▸ Short exercise: Reproduce the listing below without any change.
[Begin]
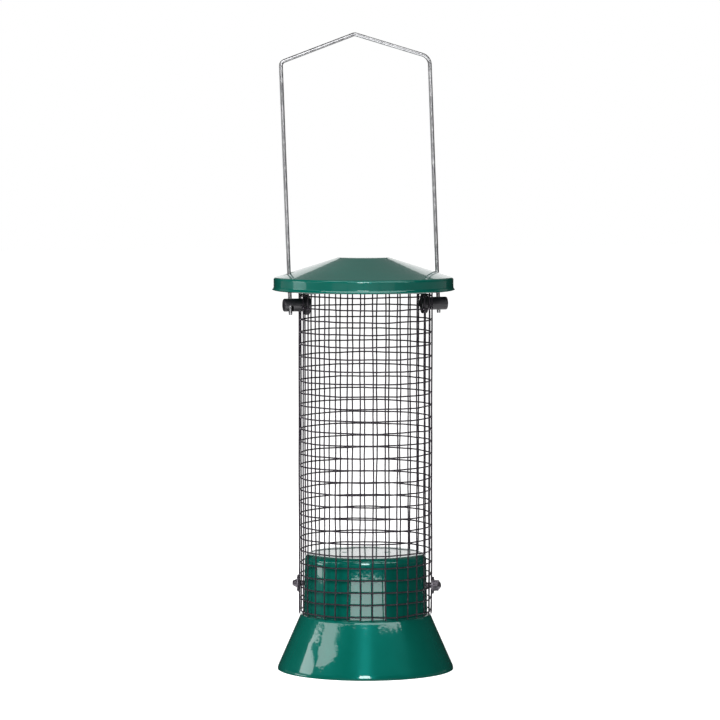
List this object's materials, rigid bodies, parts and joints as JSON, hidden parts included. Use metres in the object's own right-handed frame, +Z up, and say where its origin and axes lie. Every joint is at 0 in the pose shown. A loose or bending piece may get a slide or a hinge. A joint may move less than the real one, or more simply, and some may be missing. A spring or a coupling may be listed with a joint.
{
  "type": "hanging bird feeder",
  "caption": "Hanging bird feeder: wire-mesh seed tube on a flared steel base, with a lid that slides up a wire bail handle.",
  "frame": {"origin": "centre of the base's bottom rim, on the mesh tube's axis; the lid sits about 1 mm towards -X of it", "axes": "+Z up along the mesh tube; X along the line of the two pivot posts, in the bail's plane; the left post is on -X and the bail's top leans 2.2 degrees towards -X"},
  "size_m": [0.0958, 0.0958, 0.3325],
  "materials": {
    "green_paint": "gloss",
    "galvanised_wire": "galvanised, semi-gloss",
    "black_plastic": "moulded satin",
    "coated_mesh_wire": "satin coating",
    "dark_hardware": "blackened steel"
  },
  "bodies": {
    "feeder": {"base": "green_paint", "mesh_upright_wires": "coated_mesh_wire", "base_bolt": "dark_hardware", "head_washer": "dark_hardware", "nut_washer": "dark_hardware", "cap_nut": "dark_hardware", "mesh_hoop_01": "coated_mesh_wire", "mesh_hoop_02": "coated_mesh_wire", "mesh_hoop_03": "coated_mesh_wire", "mesh_hoop_04": "coated_mesh_wire", "mesh_hoop_05": "coated_mesh_wire", "mesh_hoop_06": "coated_mesh_wire", "mesh_hoop_07": "coated_mesh_wire", "mesh_hoop_08": "coated_mesh_wire", "mesh_hoop_09": "coated_mesh_wire", "mesh_hoop_10": "coated_mesh_wire", "mesh_hoop_11": "coated_mesh_wire", "mesh_hoop_12": "coated_mesh_wire", "mesh_hoop_13": "coated_mesh_wire", "mesh_hoop_14": "coated_mesh_wire", "mesh_hoop_15": "coated_mesh_wire", "mesh_hoop_16": "coated_mesh_wire", "mesh_hoop_17": "coated_mesh_wire", "mesh_hoop_18": "coated_mesh_wire", "mesh_hoop_19": "coated_mesh_wire", "mesh_hoop_20": "coated_mesh_wire", "mesh_hoop_21": "coated_mesh_wire", "mesh_hoop_22": "coated_mesh_wire", "mesh_hoop_23": "coated_mesh_wire", "mesh_hoop_24": "coated_mesh_wire", "mesh_hoop_25": "coated_mesh_wire", "mesh_hoop_26": "coated_mesh_wire", "mesh_hoop_27": "coated_mesh_wire", "mesh_hoop_28": "coated_mesh_wire"},
    "bail": {"bail_handle": "galvanised_wire", "left_pivot_post": "black_plastic", "right_pivot_post": "black_plastic"},
    "lid": {"lid": "green_paint"}
  },
  "joints": [
    {"name": "bail_rock", "type": "hinge", "parent": "feeder", "child": "bail", "pos_m": [0, 0, 0.19125], "axis": [1, 0, 0], "range_deg": [-1.5, 1.5]},
    {"name": "lid_lift", "type": "slide", "parent": "bail", "child": "lid", "axis": [-0.0384, 0, 0.9993], "range_m": [0, 0.104]}
  ]
}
[End]
▸ Response:
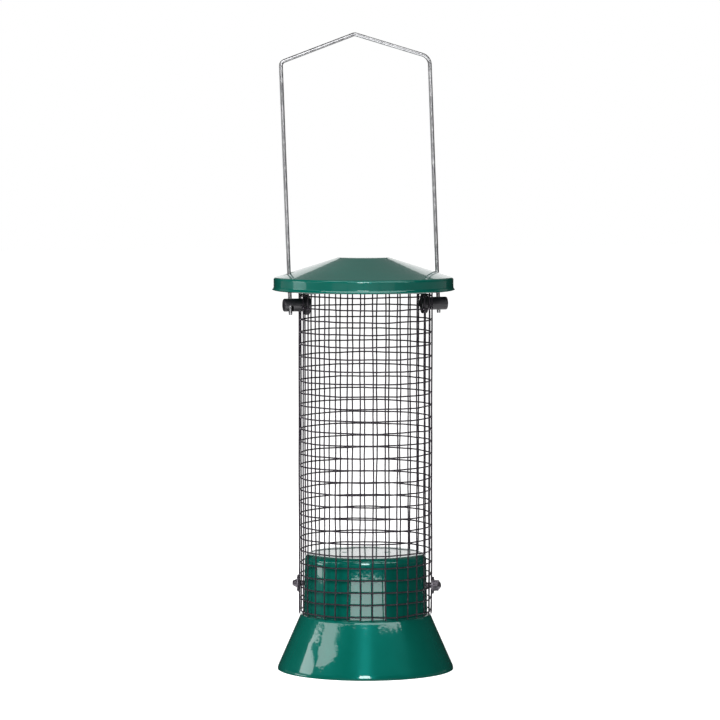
List this object's materials, rigid bodies, parts and joints as JSON, hidden parts included. Use metres in the object's own right-handed frame, +Z up, and say where its origin and axes lie. Every joint is at 0 in the pose shown. A loose or bending piece may get a slide or a hinge. A joint may move less than the real one, or more simply, and some may be missing. A spring or a coupling may be listed with a joint.
{
  "type": "hanging bird feeder",
  "caption": "Hanging bird feeder: wire-mesh seed tube on a flared steel base, with a lid that slides up a wire bail handle.",
  "frame": {"origin": "centre of the base's bottom rim, on the mesh tube's axis; the lid sits about 1 mm towards -X of it", "axes": "+Z up along the mesh tube; X along the line of the two pivot posts, in the bail's plane; the left post is on -X and the bail's top leans 2.2 degrees towards -X"},
  "size_m": [0.0958, 0.0958, 0.3325],
  "materials": {
    "green_paint": "gloss",
    "galvanised_wire": "galvanised, semi-gloss",
    "black_plastic": "moulded satin",
    "coated_mesh_wire": "satin coating",
    "dark_hardware": "blackened steel"
  },
  "bodies": {
    "feeder": {"base": "green_paint", "mesh_upright_wires": "coated_mesh_wire", "base_bolt": "dark_hardware", "head_washer": "dark_hardware", "nut_washer": "dark_hardware", "cap_nut": "dark_hardware", "mesh_hoop_01": "coated_mesh_wire", "mesh_hoop_02": "coated_mesh_wire", "mesh_hoop_03": "coated_mesh_wire", "mesh_hoop_04": "coated_mesh_wire", "mesh_hoop_05": "coated_mesh_wire", "mesh_hoop_06": "coated_mesh_wire", "mesh_hoop_07": "coated_mesh_wire", "mesh_hoop_08": "coated_mesh_wire", "mesh_hoop_09": "coated_mesh_wire", "mesh_hoop_10": "coated_mesh_wire", "mesh_hoop_11": "coated_mesh_wire", "mesh_hoop_12": "coated_mesh_wire", "mesh_hoop_13": "coated_mesh_wire", "mesh_hoop_14": "coated_mesh_wire", "mesh_hoop_15": "coated_mesh_wire", "mesh_hoop_16": "coated_mesh_wire", "mesh_hoop_17": "coated_mesh_wire", "mesh_hoop_18": "coated_mesh_wire", "mesh_hoop_19": "coated_mesh_wire", "mesh_hoop_20": "coated_mesh_wire", "mesh_hoop_21": "coated_mesh_wire", "mesh_hoop_22": "coated_mesh_wire", "mesh_hoop_23": "coated_mesh_wire", "mesh_hoop_24": "coated_mesh_wire", "mesh_hoop_25": "coated_mesh_wire", "mesh_hoop_26": "coated_mesh_wire", "mesh_hoop_27": "coated_mesh_wire", "mesh_hoop_28": "coated_mesh_wire"},
    "bail": {"bail_handle": "galvanised_wire", "left_pivot_post": "black_plastic", "right_pivot_post": "black_plastic"},
    "lid": {"lid": "green_paint"}
  },
  "joints": [
    {"name": "bail_rock", "type": "hinge", "parent": "feeder", "child": "bail", "pos_m": [0, 0, 0.19125], "axis": [1, 0, 0], "range_deg": [-1.5, 1.5]},
    {"name": "lid_lift", "type": "slide", "parent": "bail", "child": "lid", "axis": [-0.0384, 0, 0.9993], "range_m": [0, 0.104]}
  ]
}